• **Written problem**
Give back, exactly as written, the lines from the beginning of the listing through the one that contains "crease_depth: float = 0.0004".

• **Data extract**
********************
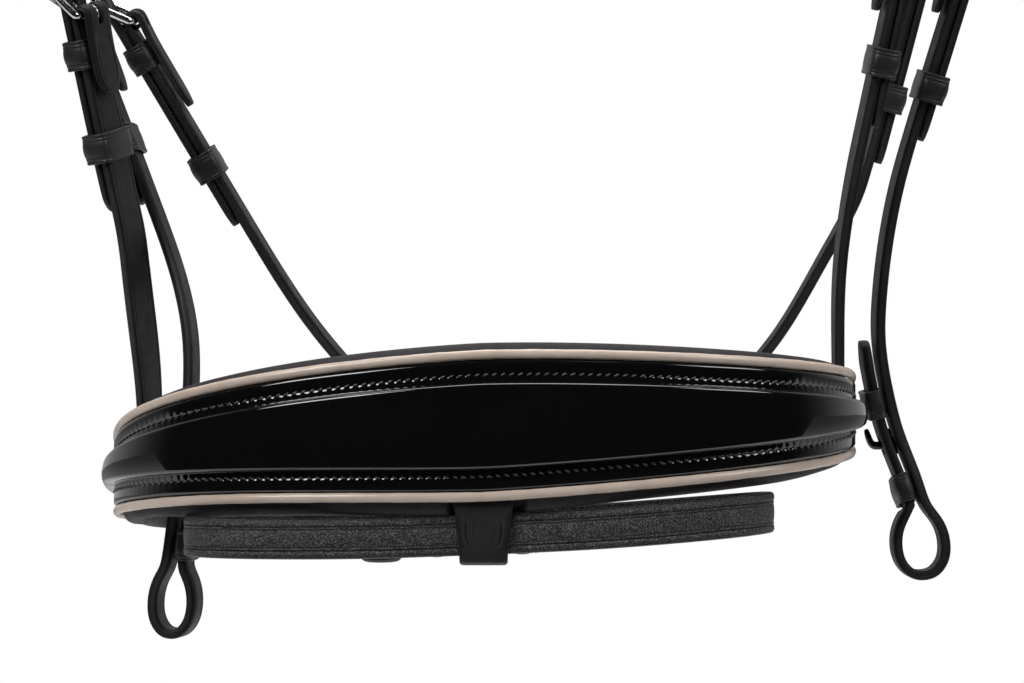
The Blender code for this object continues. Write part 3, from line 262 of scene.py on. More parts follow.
@dataclass(frozen=True)
class Leather:
    """Bridle leather: dyed black, with a fine grain, a waxed sheen and slightly worn spots; on pebbled
    leather the pebbles' tops are lightened as painted glints, and pressed lines are darkened as painted
    shade.
    """

    name: str
    colour: Colour = (0.0205, 0.0182, 0.0194)
    worn: Colour = (0.0340, 0.0302, 0.0322)
    roughness: float = 0.46
    grain: float = 2600.0
    grain_depth: float = 0.00016
    pebble: float = 0.0
    gloss: float = 0.22
    coat: float = 0.0
    crease_place: float = 0.0
    crease_width: float = 0.00022
    crease_depth: float = 0.0004

    def wear(self, graph: NodeGraph) -> Socket:
        """Find where the leather is lightened: on pebbled leather its pebbles' tops, as painted glints;
        elsewhere soft worn blotches.

        Args:
            graph: The leather's graph.

        Returns:
            The share of wear and painted glint.
        """
        if self.pebble:
            # Pebbled leather: the pebbles' tops get the lighter colour, a painted glint where light would
            # catch them.
            return graph.span(graph.noise(2500.0, 1.0), 0.46, 0.66)
        return graph.span(graph.noise(55.0, 3.0, 0.6), 0.45, 0.75)

    def material(self) -> Material:
        """Make the leather's material.

        Returns:
            The material.
        """
        graph = NodeGraph(bpy.data.materials.new(self.name))
        # The tone mixes worn spots and, on pebbled leather, painted glints on the pebbles' tops.
        tone = graph.blend(self.wear(graph), self.colour, self.worn)
        normal = graph.bump(graph.cells(self.grain), self.grain_depth, 0.35)
        if self.pebble:
            normal = graph.bump(graph.noise(2300.0, 1.5), self.pebble, 1.0, normal)
        if self.crease_place:
            crease = graph.crease(self.crease_place, self.crease_width)
            # Painted shade: the pressed lines and the strip at the very edge are darkened.
            tone = graph.paint_hollow_shade(tone, crease)
            normal = graph.bump(crease, self.crease_depth, 1.0, normal)
        sheen = graph.span(graph.noise(240.0, 4.0), 0.3, 0.7, self.roughness - 0.05, self.roughness + 0.09)
        graph.fill(graph.shader, Base_Color=tone, Roughness=sheen, Normal=normal,
                   Specular_IOR_Level=self.gloss, Coat_Weight=self.coat, Coat_Roughness=0.3)
        return graph.owner


@dataclass(frozen=True)
class Patent:
    """Patent leather: black under a clear glossy film that ripples very slightly."""

    name: str
    colour: Colour = (0.0030, 0.0030, 0.0034)
    handled: Colour = (0.0045, 0.0043, 0.0046)
    roughness: float = 0.035

    def material(self) -> Material:
        """Make the patent film's material.

        Returns:
            The material.
        """
        graph = NodeGraph(bpy.data.materials.new(self.name))
        tone = graph.blend(graph.noise(35.0, 2.0), self.colour, self.handled)
        sheen = graph.span(graph.noise(420.0, 4.0), 0.45, 0.8, self.roughness, self.roughness + 0.06)
        ripple = graph.bump(graph.noise(70.0, 2.0), 0.0006, 0.10)
        graph.fill(graph.shader, Base_Color=tone, Roughness=sheen, Specular_IOR_Level=0.5,
                   Normal=graph.bump(graph.noise(900.0, 1.0), 0.00005, 0.12, ripple),
                   Coat_Weight=0.6, Coat_Roughness=0.02)
        return graph.owner


@dataclass(frozen=True)
class Piping:
    """Cream piping: a soft leather bead with faint creases and handling marks."""

    name: str
    colour: Colour = (0.62, 0.51, 0.43)
    shade: Colour = (0.55, 0.44, 0.36)

    def material(self) -> Material:
        """Make the piping's material.

        Returns:
            The material.
        """
        graph = NodeGraph(bpy.data.materials.new(self.name))
        marks = graph.span(graph.noise(140.0, 5.0, 0.6), 0.42, 0.72)
        graph.fill(graph.shader, Base_Color=graph.blend(marks, self.colour, self.shade),
                   Normal=graph.bump(graph.noise(1500.0, 3.0), 0.0001, 0.5),
                   Roughness=0.15, Specular_IOR_Level=0.5)
        return graph.owner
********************
• **Response**
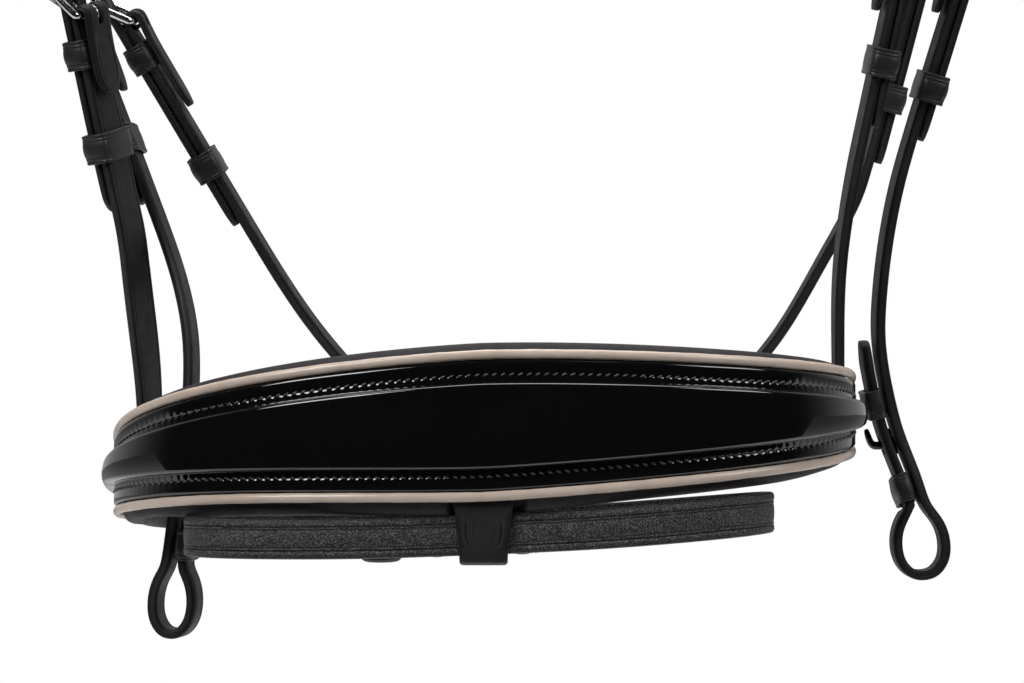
The Blender code for this object continues. Write part 3, from line 262 of scene.py on. More parts follow.
@dataclass(frozen=True)
class Leather:
    """Bridle leather: dyed black, with a fine grain, a waxed sheen and slightly worn spots; on pebbled
    leather the pebbles' tops are lightened as painted glints, and pressed lines are darkened as painted
    shade.
    """

    name: str
    colour: Colour = (0.0205, 0.0182, 0.0194)
    worn: Colour = (0.0340, 0.0302, 0.0322)
    roughness: float = 0.46
    grain: float = 2600.0
    grain_depth: float = 0.00016
    pebble: float = 0.0
    gloss: float = 0.22
    coat: float = 0.0
    crease_place: float = 0.0
    crease_width: float = 0.00022
    crease_depth: float = 0.0004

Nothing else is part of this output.